I dont call those true blizzards. Yeah we had some snow this winter but often it would then warm up to the 50’s and be gone the next week. We barely dropped below the 0 degree mark.

Alaska, Minnesota, and other northern states already have some of the worse mosquitos as well as blackflies.

On flooding, is that caused by global warming related issues or the fact people are living in more flood plains, the fact that with more concrete it causes water to run off faster than when it used to get absorbed by open ground, or just poor planning and water management in general?.

About 3 years ago we had flooding here in the midwest but that was caused by them releasing too much water from the upper dams on the Missouri.
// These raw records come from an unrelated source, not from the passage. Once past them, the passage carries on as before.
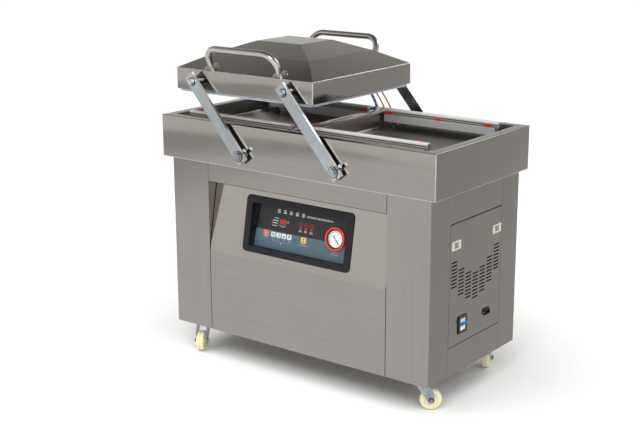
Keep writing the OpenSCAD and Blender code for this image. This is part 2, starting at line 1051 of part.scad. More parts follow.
module wheel() {
  translate([caster_trail, 0, axle_z])
    rotate([90, 0, 0])
      difference() {
        rotate_extrude()
          union() {
            translate([0, -15])
              square([axle_z - 6, 30]);
            translate([0, -9])
              square([axle_z, 18]);
            for (s = [-1, 1])
              translate([axle_z - 6, s * 9])
                circle(r = 6);
          }
        cylinder(r = 5.05, h = 50, center = true);
        for (s = [-1, 1])
          translate([0, 0, s * 14.5])
            difference() {
              cylinder(r = 25, h = 5, center = true);
              cylinder(r = 12, h = 6, center = true);
            }
      }
}

module caster_fork_fl() {
  color(zinc)
    at_caster(caster_fl)
      fork();
}

module caster_fork_fr() {
  color(zinc)
    at_caster(caster_fr)
      fork();
}

module caster_fork_bl() {
  color(zinc)
    at_caster(caster_bl)
      fork();
}

module caster_fork_br() {
  color(zinc)
    at_caster(caster_br)
      fork();
}

module caster_wheel_fl() {
  color(nylon)
    at_caster(caster_fl)
      wheel();
}

module caster_wheel_fr() {
  color(nylon)
    at_caster(caster_fr)
      wheel();
}

module caster_wheel_bl() {
  color(nylon)
    at_caster(caster_bl)
      wheel();
}

module caster_wheel_br() {
  color(nylon)
    at_caster(caster_br)
      wheel();
}

module key_red() {
  color([0.8, 0.1, 0.1])
    key_cap(0);
}

module key_white_a() {
  color(white)
    key_cap(1);
}

module key_white_b() {
  color(white)
    key_cap(2);
}

module key_white_c() {
  color(white)
    key_cap(3);
}

module key_white_d() {
  color(white)
    key_cap(4);
}

module key_yellow() {
  color([0.95, 0.7, 0.1])
    key_cap(5);
}

base_frame();
corner_pillars();
front_header();
front_panel();
right_fixed_panels();
right_access_panel();
left_side_panel();
rear_panel();
table_shell();
control_bezel();
control_membrane();
panel_indicators();
gauge_ring();
gauge_dial();
gauge_glass();
breaker_body();
breaker_frame();
power_inlet();
latch_frames();
vacuum_pump();
transformers();
shaft_bearings();
bar_posts();
caster_plates();
seal_bars();
seal_strips();
bag_clips();
bar_terminals();
shaft_right();
link_front_right();
link_rear_right();
clamp_bolts_right();
shaft_left();
link_front_left();
link_rear_left();
clamp_bolts_left();
lid_shell();
lid_gasket();
lid_handles();
lid_pivot_studs();
lid_seal_bars();
lid_air_hose();
heater_lead_left();
heater_lead_right();
caster_fork_fl();
caster_fork_fr();
caster_fork_bl();
caster_fork_br();
caster_wheel_fl();
caster_wheel_fr();
caster_wheel_bl();
caster_wheel_br();
key_red();
key_white_a();
key_white_b();
key_white_c();
key_white_d();
key_yellow();
breaker_toggle();
gauge_needle();
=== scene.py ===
"""Looks of the double-chamber vacuum packing machine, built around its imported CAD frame.

Everything is in metres, or in mm where a function says so, in the CAD's own frame: +Z up, -Y the
operator's side, origin on the floor.
"""

import json
import random
from math import atan2, cos, hypot, pi, radians, sin, tan

import bmesh
import bpy
from mathutils import Matrix, Quaternion, Vector

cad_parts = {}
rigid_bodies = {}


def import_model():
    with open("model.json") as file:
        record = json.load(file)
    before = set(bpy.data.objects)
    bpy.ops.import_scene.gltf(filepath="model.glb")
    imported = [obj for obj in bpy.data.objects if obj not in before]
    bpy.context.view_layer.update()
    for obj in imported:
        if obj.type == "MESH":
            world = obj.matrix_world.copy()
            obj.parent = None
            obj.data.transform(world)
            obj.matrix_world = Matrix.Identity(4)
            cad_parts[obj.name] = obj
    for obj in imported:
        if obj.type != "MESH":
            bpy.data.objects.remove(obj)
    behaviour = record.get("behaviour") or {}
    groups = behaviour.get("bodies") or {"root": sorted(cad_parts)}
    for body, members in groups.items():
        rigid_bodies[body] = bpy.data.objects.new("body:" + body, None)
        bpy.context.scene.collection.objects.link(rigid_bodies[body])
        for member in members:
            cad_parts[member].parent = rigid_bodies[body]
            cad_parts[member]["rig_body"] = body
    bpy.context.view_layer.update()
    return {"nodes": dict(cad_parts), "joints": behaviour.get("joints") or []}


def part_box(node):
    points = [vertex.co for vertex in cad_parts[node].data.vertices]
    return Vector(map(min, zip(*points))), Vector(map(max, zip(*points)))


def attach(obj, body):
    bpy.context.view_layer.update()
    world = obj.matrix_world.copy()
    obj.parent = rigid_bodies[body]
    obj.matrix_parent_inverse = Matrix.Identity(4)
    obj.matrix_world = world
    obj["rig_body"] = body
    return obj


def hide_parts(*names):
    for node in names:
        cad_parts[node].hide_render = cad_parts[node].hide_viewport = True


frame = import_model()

MM = 0.001
LINK_ANGLE = radians(49.3)            # of the link bars above level, at rest
REACH = 0.341                         # between the pivots of one link bar
TABLE_SHEET, LID_SHEET = 0.0019, 0.0018
node = frame["nodes"]
scene = bpy.context.scene
rng = random.Random(7)


# ---------------- camera and lights

CAMERA_PLACE = (2.7914, -3.7666, 1.8333)
CAMERA_AZIMUTH = 37.53      # degrees, 0 looks along +Y
CAMERA_ELEVATION = 14.78    # degrees above the horizon
CAMERA_ROLL = -0.18         # degrees
CAMERA_LENS = 70.5          # mm on a 36 mm sensor
LIGHTS_AIM = Vector((0, 0, 0.9))


def placed(name, data):
    """Puts a new object into the scene."""
    made = bpy.data.objects.new(name, data)
    scene.collection.objects.link(made)
    return made


def direction(azimuth, elevation):
    """Towards a place around the machine, in degrees: 0 is the operator's side, 90 the right."""
    a, e = radians(azimuth), radians(elevation)
    return Vector((sin(a) * cos(e), -cos(a) * cos(e), sin(e)))


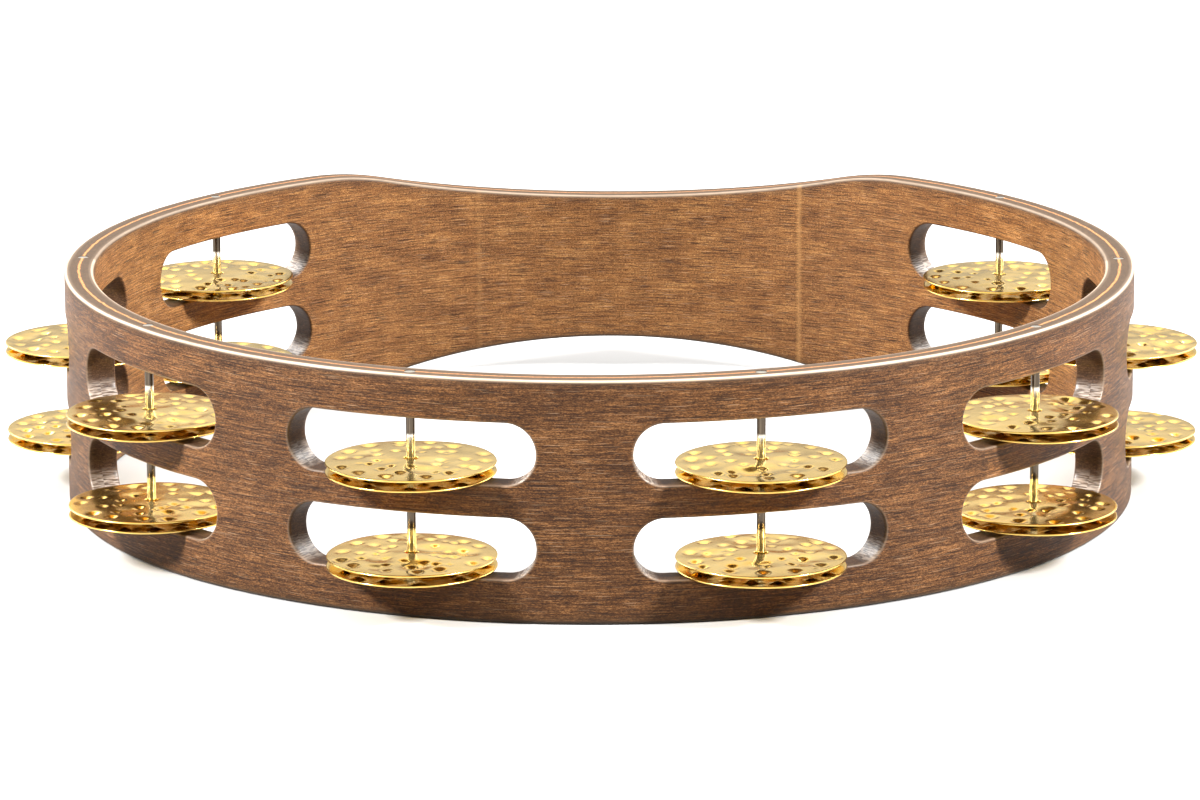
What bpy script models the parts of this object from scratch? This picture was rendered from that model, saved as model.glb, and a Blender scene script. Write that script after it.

My wife and I don’t ski, and we still like it.

However, if climate change gets to be dramatic – and I don’t think it is yet – weather pattern shifting would probably make some areas colder while most become warmer. I find it hard to believe models are good enough to tell you in advance what local effects will be. And that’s bad. For example, the government might pay many billions to build seawalls for the wrong hazard.

As for there being some areas where warming would help, sure. But, let’s say a big area of Canada opens up to wheat farming. It will take a decade or more before people are convinced that the opening for crop growing is here to stay. And then it will take a decade or two for the infrastructure needed to open the area for farming, such as roads and rudimentary towns, to be put in place. By contrast, the bad effects on food growing, in other areas, would be almost immediate.

As I think has been said before, climate change is inevitable but needs to be very gradual.